Thank you for sharing your opinion on Hume, but I don't see how e.g. Polyominoes, to take a random mathematical (ish) concept I was thinking about today, are connected to our body. I can think of many more examples. Geometry, trigonometry, algebra, calculus, the first order predicate calculus, etc. None of those seem to be connected to my body in any way.

Anyway this all is why I'm happy I'm not a philosopher. Philosophers deal in logic, but they don't have a machine that can calculate in logic, and keep them in the straight and narrow with its limited resources. A philosopher can say anything and imagine anything. A computer scientist -well, she can, but good luck making that happen on a computer.

Well Kant (Chomsky, et al.) are probably right that we must have innate concepts -- esp. causation, geometry, linguistic primitives etc. in order to be able to perceive at all.

So in this sense a minimal set of a-priori concepts are required to be built-in, or else we couldn't learn anything at all.
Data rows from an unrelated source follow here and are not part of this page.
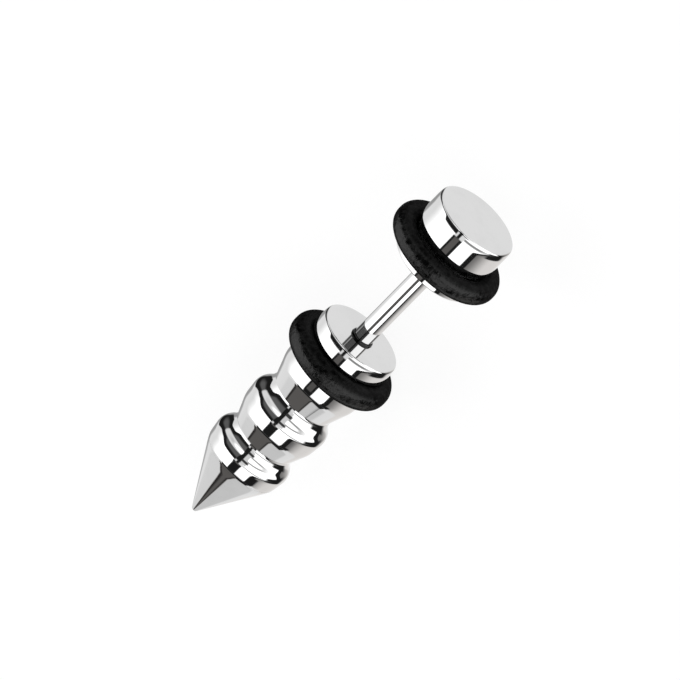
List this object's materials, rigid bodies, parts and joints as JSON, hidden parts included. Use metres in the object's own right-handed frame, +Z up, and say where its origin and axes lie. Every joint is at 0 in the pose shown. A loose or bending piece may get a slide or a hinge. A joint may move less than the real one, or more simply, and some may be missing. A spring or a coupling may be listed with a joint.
{
  "type": "faux taper earring",
  "caption": "Fake taper for an ear lobe: a ridged steel spike in front, a thin straight post, and a round capped head, each end with a rubber ring.",
  "frame": {"origin": "middle of the bounding box's base, on the surface that the earring rests on", "axes": "+X along the earring from the spike's tip towards the head, +Z up; the earring rests on the ring behind its front plate and on its first bead, so its own axis rises 6.6 degrees towards the head"},
  "size_m": [0.0252, 0.0072, 0.0081],
  "materials": {
    "spike_steel": "polished",
    "post_steel": "polished",
    "head_steel": "polished",
    "ring_rubber": "satin"
  },
  "bodies": {
    "root": {"spike_taper": "spike_steel", "taper_o_ring": "ring_rubber", "ear_post": "post_steel", "head_plug": "head_steel", "head_o_ring": "ring_rubber"}
  },
  "joints": []
}
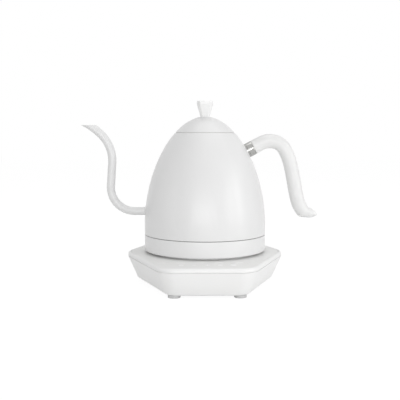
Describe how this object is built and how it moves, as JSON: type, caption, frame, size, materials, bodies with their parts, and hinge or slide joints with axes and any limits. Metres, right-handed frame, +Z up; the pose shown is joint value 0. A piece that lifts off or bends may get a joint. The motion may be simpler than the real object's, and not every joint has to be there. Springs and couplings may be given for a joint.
{
  "type": "electric gooseneck kettle with power base",
  "caption": "White electric gooseneck kettle with a lift-off lid and S-shaped grip, on a hexagonal touch-panel power base it lifts off and turns on.",
  "frame": {"origin": "on the kettle's axis, in the plane the feet stand on", "axes": "+Z up; the spout points along -X and the grip along +X; the control panel faces -Y"},
  "size_m": [0.2721, 0.226, 0.2057],
  "materials": {
    "white_coat": "satin powder coat",
    "white_plastic": "fine satin",
    "panel": "gloss",
    "steel": "brushed",
    "collar_steel": "polished",
    "brass": "bare",
    "element": "heat-tinted",
    "rubber_grey": "matt",
    "rubber_dark": "matt",
    "silicone": "satin",
    "dark_plastic": "matt",
    "board": "solder mask",
    "part_blue": "matt",
    "part_yellow": "taped",
    "display": "gloss",
    "lead_red": "sleeved"
  },
  "bodies": {
    "base": {"base_housing": "white_plastic", "top_cover": "white_plastic", "touch_panel": "panel", "base_connector": "dark_plastic", "base_contacts": "brass", "cord_bush": "rubber_grey", "touch_board": "board", "touch_sensors": "steel", "display_module": "display", "board_screws": "steel", "power_board": "board", "relay": "part_blue", "transformer": "part_yellow", "capacitor": "part_blue", "buzzer": "dark_plastic", "terminal_block": "white_plastic", "base_leads": "lead_red", "base_screws": "steel", "feet": "rubber_grey"},
    "pin": {"centre_pin": "brass"},
    "kettle": {"body_shell": "white_coat", "neck_ring": "steel", "spout_tube": "white_coat", "heater_plate": "steel", "heating_element": "element", "temperature_probe": "steel", "thermostat": "dark_plastic", "seam_seal": "rubber_dark", "skirt_ring": "white_coat", "lower_cover": "white_plastic", "cover_screws": "steel", "coupler": "dark_plastic", "coupler_contacts": "brass", "coupler_leads": "lead_red", "handle_collar": "collar_steel", "handle_stud": "steel", "grip_insert": "brass", "grip": "white_plastic"},
    "lid": {"lid_shell": "white_coat", "lid_liner": "steel", "lid_seal": "silicone", "knob": "white_plastic", "knob_screw": "steel"}
  },
  "joints": [
    {"name": "kettle_swivel", "type": "hinge", "parent": "base", "child": "pin", "pos_m": [0, 0, 0.04], "axis": [0, 0, 1], "continuous": true},
    {"name": "kettle_lift", "type": "slide", "parent": "pin", "child": "kettle", "axis": [0, 0, 1], "range_m": [0, 0.12]},
    {"name": "lid_lift", "type": "slide", "parent": "kettle", "child": "lid", "axis": [0, 0, 1], "range_m": [0, 0.06]}
  ]
}
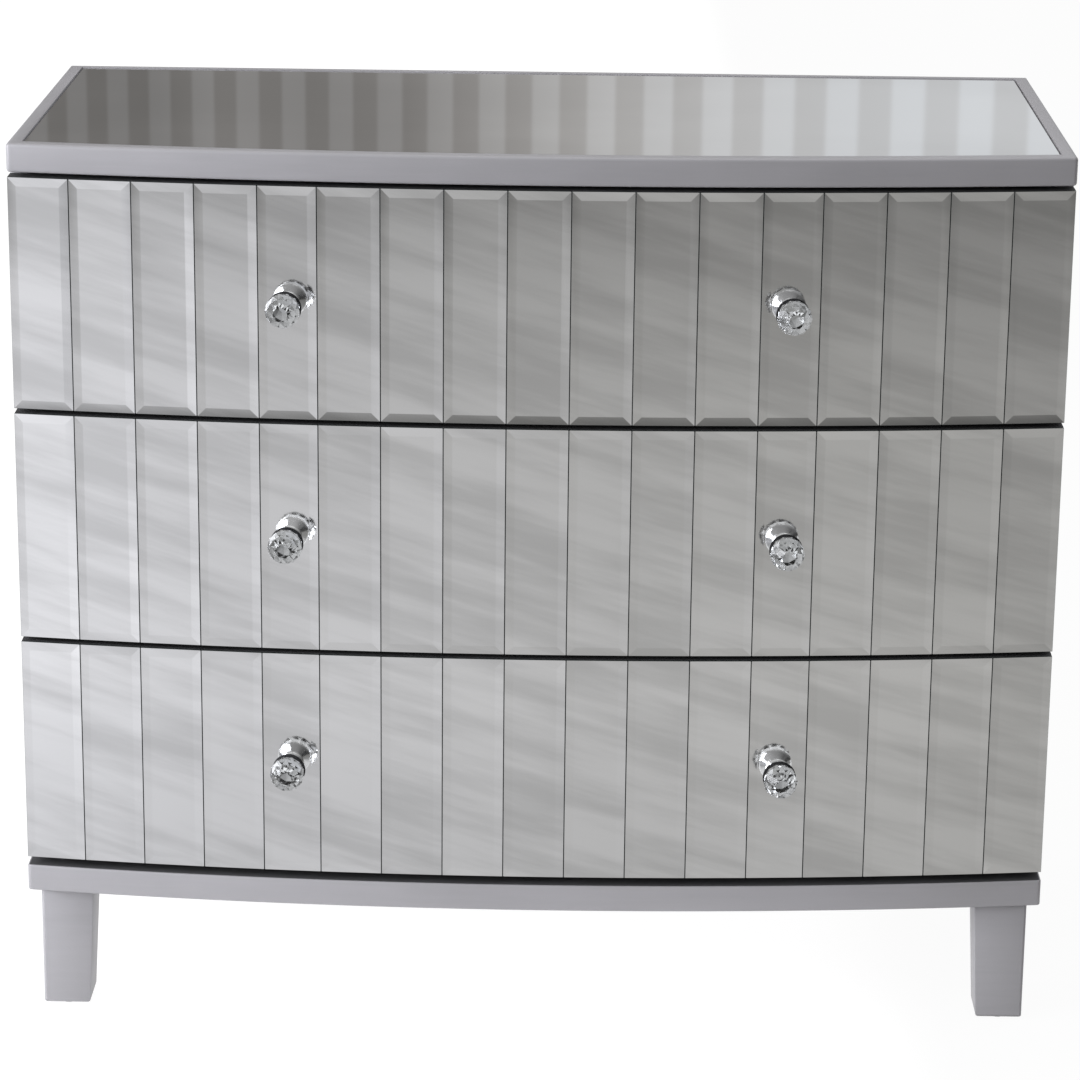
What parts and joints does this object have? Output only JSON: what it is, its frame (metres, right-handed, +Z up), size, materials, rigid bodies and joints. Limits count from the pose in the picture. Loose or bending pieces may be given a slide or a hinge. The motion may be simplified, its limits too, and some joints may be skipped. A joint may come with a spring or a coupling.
{
  "type": "chest of drawers",
  "caption": "Bow-front chest of drawers faced with bevelled mirror strips, with crystal knobs, a mirror-topped silver carcass and tapered legs.",
  "frame": {"origin": "on the floor, in the middle of the outer box of the chest with its knobs", "axes": "+X to the right across the front, +Y from the front to the back, +Z up"},
  "size_m": [1.004, 0.52, 0.8755],
  "materials": {
    "silver_paint": "satin silver paint on board",
    "dark_board": "charcoal stain",
    "mirror": "bevelled silvered glass",
    "drawer_board": "clear-lacquered board",
    "runner_steel": "zinc-plated",
    "screw_steel": "zinc-plated",
    "chrome": "polished",
    "crystal": "polished cut crystal",
    "glide_plastic": "moulded"
  },
  "bodies": {
    "carcass": {"top_panel": "silver_paint", "top_mirror": "mirror", "side_panel_left": "silver_paint", "side_panel_right": "silver_paint", "base_panel": "silver_paint", "back_panel": "silver_paint", "divider_rail_upper": "dark_board", "divider_rail_lower": "dark_board", "leg_front_left": "silver_paint", "leg_front_right": "silver_paint", "leg_back_left": "silver_paint", "leg_back_right": "silver_paint", "leg_glides": "glide_plastic", "leg_bolts": "screw_steel", "cabinet_runners_upper": "runner_steel", "cabinet_runners_middle": "runner_steel", "cabinet_runners_lower": "runner_steel"},
    "drawer_upper": {"front_panel_upper": "dark_board", "mirror_strips_upper": "mirror", "drawer_side_left_upper": "drawer_board", "drawer_side_right_upper": "drawer_board", "drawer_back_upper": "drawer_board", "drawer_bottom_upper": "drawer_board", "knob_crystals_upper": "crystal", "knob_mounts_upper": "chrome", "knob_screws_upper": "screw_steel", "drawer_runners_upper": "runner_steel"},
    "ball_cages_upper": {"ball_cages_upper": "runner_steel"},
    "drawer_middle": {"front_panel_middle": "dark_board", "mirror_strips_middle": "mirror", "drawer_side_left_middle": "drawer_board", "drawer_side_right_middle": "drawer_board", "drawer_back_middle": "drawer_board", "drawer_bottom_middle": "drawer_board", "knob_crystals_middle": "crystal", "knob_mounts_middle": "chrome", "knob_screws_middle": "screw_steel", "drawer_runners_middle": "runner_steel"},
    "ball_cages_middle": {"ball_cages_middle": "runner_steel"},
    "drawer_lower": {"front_panel_lower": "dark_board", "mirror_strips_lower": "mirror", "drawer_side_left_lower": "drawer_board", "drawer_side_right_lower": "drawer_board", "drawer_back_lower": "drawer_board", "drawer_bottom_lower": "drawer_board", "knob_crystals_lower": "crystal", "knob_mounts_lower": "chrome", "knob_screws_lower": "screw_steel", "drawer_runners_lower": "runner_steel"},
    "ball_cages_lower": {"ball_cages_lower": "runner_steel"}
  },
  "joints": [
    {"name": "drawer_upper_slide", "type": "slide", "parent": "carcass", "child": "drawer_upper", "axis": [0, -1, 0], "range_m": [0, 0.3]},
    {"name": "ball_cages_upper_slide", "type": "slide", "parent": "carcass", "child": "ball_cages_upper", "axis": [0, -1, 0], "range_m": [0, 0.15]},
    {"name": "drawer_middle_slide", "type": "slide", "parent": "carcass", "child": "drawer_middle", "axis": [0, -1, 0], "range_m": [0, 0.3]},
    {"name": "ball_cages_middle_slide", "type": "slide", "parent": "carcass", "child": "ball_cages_middle", "axis": [0, -1, 0], "range_m": [0, 0.15]},
    {"name": "drawer_lower_slide", "type": "slide", "parent": "carcass", "child": "drawer_lower", "axis": [0, -1, 0], "range_m": [0, 0.3]},
    {"name": "ball_cages_lower_slide", "type": "slide", "parent": "carcass", "child": "ball_cages_lower", "axis": [0, -1, 0], "range_m": [0, 0.15]}
  ],
  "couplings": [
    {"joint": "ball_cages_upper_slide", "follows": "drawer_upper_slide", "ratio": 0.5},
    {"joint": "ball_cages_middle_slide", "follows": "drawer_middle_slide", "ratio": 0.5},
    {"joint": "ball_cages_lower_slide", "follows": "drawer_lower_slide", "ratio": 0.5}
  ]
}
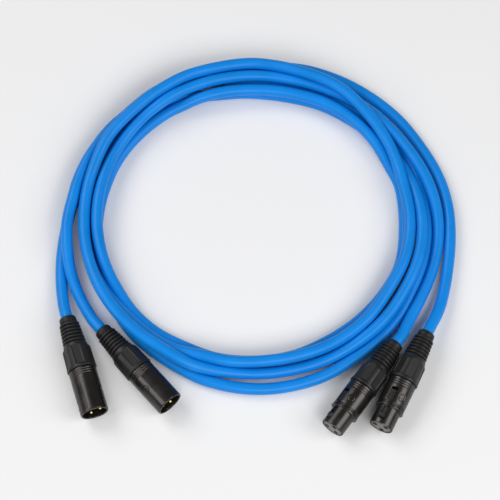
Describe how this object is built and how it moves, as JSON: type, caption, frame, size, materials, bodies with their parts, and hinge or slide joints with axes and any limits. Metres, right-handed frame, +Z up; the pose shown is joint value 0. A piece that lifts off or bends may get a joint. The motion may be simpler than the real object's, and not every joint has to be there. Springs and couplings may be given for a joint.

You might say that this means we can separate the sensory-motor genesis of concepts from their content -- but I think this only applies to a-priori ones.

What i'm talking about is conceptualisations of our environment that provide its causal structure. One important aspect of that is how desires (via goals) change the world. Another is how the world itself works.

Both of these do require a body, or at least a solution to the problem of induction (ie., that P(A|B) is consistent with P(A|B->A), P(A|~(B->A_), P(A| B->Z, C->Z, Z->A), etc.)